Managing scope creep on any project can be challenging. It can happen on both sides. Many clients push the boundaries of the contract and/or ask for things that seem simple and quick to implement. Our the other side, you want the client to be happy and/or want to try something new to learn additional skills. Regardless of the reasons, letting project scope go beyond what is outlined in the contract will impact your profit margin.
Pushing the Boundaries of the Contract
When a client asks for something beyond what was outlined in the contract, you should consider these four things.
- Would the request be simple or complex to implement?
- Is the client easy to work with?
- What type of long term relationship do you want with the client?
- Did you miss something important in the contact?
I’ll be honest, if the client is easy to work with and reasonable with their requests, I will jump through a few hoops to get it done. If that same clients starts asking for more and more work though, I’ll let them know what the extra work will costs. If they push back, I can reference the earlier “free” work I already did.
If the work is more complex and would take more than a few hours, I’ll go back to the client with an estimate for the extra work.
If the client has been difficult to work with, doing extra work on any level could lead to more and more requests.
I try to consider what type of long term relationship I want with the client before making any decisions. Doing free work sets a precedent. Charging for every little request sets one as well. Finding the perfect middle ground will be different for every client and every project.
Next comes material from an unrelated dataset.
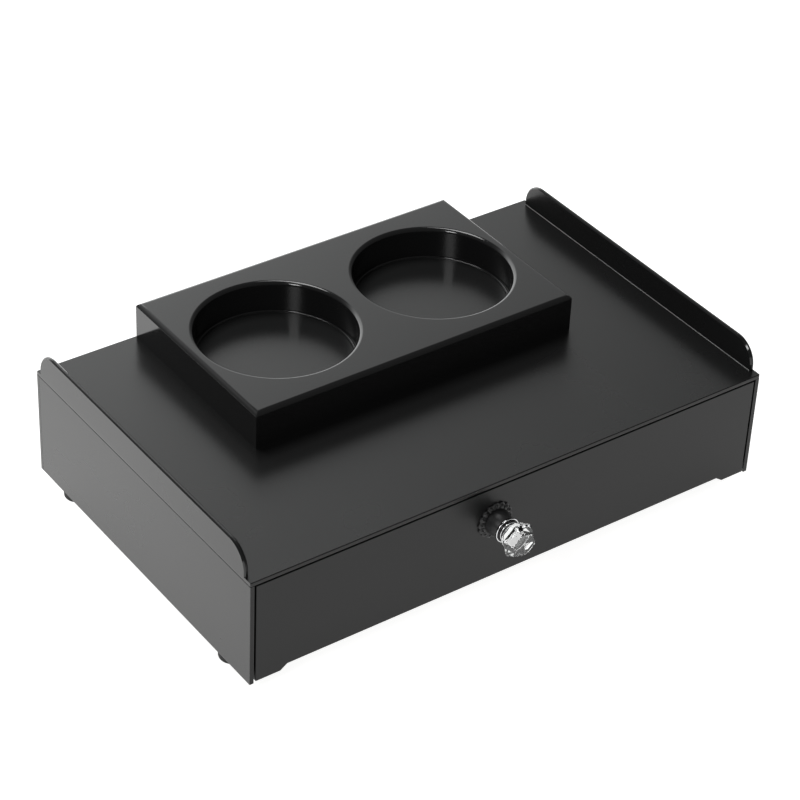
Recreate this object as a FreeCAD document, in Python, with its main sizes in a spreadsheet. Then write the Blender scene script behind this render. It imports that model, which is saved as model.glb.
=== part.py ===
import FreeCAD, Part
import math
import os

import Sketcher

# Countertop storage drawer box with a raised two-well holder and a crystal knob.
# Millimetres, +Z up, +X to the right along the front, +Y towards the back.
# The origin is on the floor, under the middle of the whole object's box.

doc = FreeCAD.newDocument("storage_drawer")

# Driving dimensions. Heights are above the floor; "in" and "set" sizes are distances inwards.
SIZES = {
    "case_width": 400.0,
    "case_depth": 257.0,
    "board": 3.0,             # sheet thickness of every board
    "side_base": 12.0,        # height of the side panels' lower edges
    "deck_top": 92.0,         # height of the top panel's upper face
    "bottom_low": 17.0,       # height of the bottom panel's underside
    "bottom_set": 4.0,        # bottom panel's front edge, behind the drawer's face
    "rail_rise": 20.0,
    "rail_corner": 17.0,
    "rail_front_set": 6.4,
    "rail_rear_set": 4.4,
    "holder_width": 251.0,
    "holder_depth": 146.0,
    "holder_rise": 27.0,
    "holder_front_set": 109.5,
    "holder_round": 3.5,
    "holder_rebate": 6.0,     # wall left round the base plate let into the underside
    "holder_floor": 4.0,
    "well_pitch": 126.0,
    "well_radius": 54.0,
    "well_round": 3.0,
    "mat_radius": 52.4,
    "mat_gap": 0.3,
    "mat_thick": 1.5,
    "foot_side_in": 13.3,     # foot centre, from the case's outer side
    "foot_front_in": 40.0,
    "foot_rear_in": 25.0,
    "foot_top_radius": 10.0,
    "foot_low_radius": 9.2,
    "foot_round": 2.0,
    "foot_recess_radius": 5.0,
    "foot_recess_top": 11.5,
    "shank_radius": 2.0,
    "sunk_head_radius": 4.0,
    "sunk_head_height": 2.2,
    "foot_screw_low": 7.5,
    "nut_corner_radius": 4.04,
    "nut_thick": 3.2,
    "holder_screw_top": 104.0,
    "holder_screw_side_in": 11.0,
    "holder_screw_end_in": 13.0,
    "front_side_gap": 1.4,
    "front_top_gap": 1.0,
    "front_toe": 13.0,        # height of the drawer front's two lower ends
    "front_raised": 16.6,     # height of its raised middle
    "toe_inner": 18.0,        # toe length, from the case's outer side
    "toe_slope_end": 23.0,
    "box_side_gap": 2.0,      # drawer box to side panel
    "box_low": 20.3,          # underside of the drawer floor
    "box_top": 81.0,
    "box_back_gap": 3.0,
    "knob_left": 17.6,        # knob axis, left of the middle
    "knob_height": 63.0,
    "rosette_radius": 13.4,
    "rosette_edge": 1.2,
    "rosette_crown": 2.4,
    "scallop_radius": 1.5,
    "boss_base_radius": 9.4,
    "boss_neck_radius": 6.2,
    "collar_start": 12.4,
    "collar_end": 14.8,
    "collar_radius": 8.8,
    "neck_end": 16.8,
    "crystal_back_radius": 6.8,
    "girdle_start": 24.4,
    "girdle_end": 25.6,
    "girdle_radius": 12.3,
    "table_radius": 8.6,
    "knob_reach": 31.0,       # drawer face to the crystal's flat front
    "knob_screw_depth": 9.0,
    "pan_head_radius": 4.0,
    "pan_head_height": 2.6,
    "washer_radius": 5.0,
    "washer_thick": 0.8,
    "screw_hole_radius": 2.2,
}

sheet = doc.addObject("Spreadsheet::Sheet", "Sizes")
for row, (alias, value) in enumerate(SIZES.items(), start=1):
    sheet.set(f"A{row}", alias)
    sheet.set(f"B{row}", str(value))
    sheet.setAlias(f"B{row}", alias)
doc.recompute()

nodes = []


def bound(text):
    """Return an expression in which each size's name reads its cell in the sheet."""
    words = []
    word = ""
    for letter in text + " ":
        if letter.isalnum() or letter == "_":
            word += letter
            continue
        words.append(f"Sizes.{word}" if word in SIZES else word)
        words.append(letter)
        word = ""
    return "".join(words).strip()


def bind(item, **places):
    """Bind properties of an object to expressions in the sheet's sizes."""
    for name, text in places.items():
        item.setExpression(name, bound(text))


def place(item, x="0", y="0", z="0"):
    """Bind an object's position."""
    for axis, text in zip("xyz", (x, y, z)):
        item.setExpression(f"Placement.Base.{axis}", bound(text))


def keep(item, label):
    """Name an object as a sub-part."""
    item.Label = label
    nodes.append(item)
    return item


# Places shared by many pieces, as expressions in the sheet's sizes.
HALF = "case_width / 2"
BACK = "(case_depth + knob_reach) / 2"
FRONT = "(knob_reach - case_depth) / 2"
DECK_LOW = "deck_top - board"
BOTTOM_TOP = "bottom_low + board"


def box(name, size, corner):
    """A rectangular board: size and lowest corner as expressions."""
    board = doc.addObject("Part::Box", name)
    bind(board, Length=size[0], Width=size[1], Height=size[2])
    place(board, *corner)
    return board


def round_bar(name, kind, radii, length, corner):
    """An upright cylinder or cone."""
    bar = doc.addObject(kind, name)
    if kind == "Part::Cone":
        bind(bar, Radius1=radii[0], Radius2=radii[1], Height=length)
    else:
        bind(bar, Radius=radii[0], Height=length)
    place(bar, *corner)
    return bar


def cut(name, base, tool):
    """One solid with another taken out of it."""
    result = doc.addObject("Part::Cut", name)
    result.Base = base
    result.Tool = tool
    return result


def group(name, members):
    """Several separate solids in one node."""
    result = doc.addObject("Part::Compound", name)
    result.Links = members
    return result


def new_body(name, x="0", y="0", z="0"):
    """A body with a bound position."""
    body = doc.addObject("PartDesign::Body", name)
    place(body, x, y, z)
    return body


def sketch_on(body, name, plane):
    """A sketch on one of a body's own origin planes."""
    sketch = body.newObject("Sketcher::SketchObject", name)
    origin_plane = [item for item in body.Origin.OriginFeatures if item.Role == plane][0]
    sketch.AttachmentSupport = [(origin_plane, "")]
    sketch.MapMode = "FlatFace"
    return sketch


def pin_point(sketch, geometry, position, x, y):
    """Fix one point of a sketch by its distances from the origin."""
    for kind, text in (("DistanceX", x), ("DistanceY", y)):
        index = sketch.addConstraint(Sketcher.Constraint(kind, -1, 1, geometry, position, 1.0))
        sketch.setExpression(f"Constraints[{index}]", bound(text))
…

Every so often, I miss something in the contract. Sometimes there are things we talked about that didn’t make it into the contract. Other times, I didn’t account for a key piece of the project in the contract. Either way, I do the work. It isn’t the client’s fault I missed it in the contract.
Learning New Skills
Sometimes, I’ll spend extra time to try new things are beyond the scope of the contract. I rarely share this with the client though.
A Slippery Slope
Once you start doing extra work for free, you open the door to more and more requests. In most cases, it is best to stick to the contract. There will be times when it is in your best interests to let things “slide”. When those times arrive, consider the four items outlined above.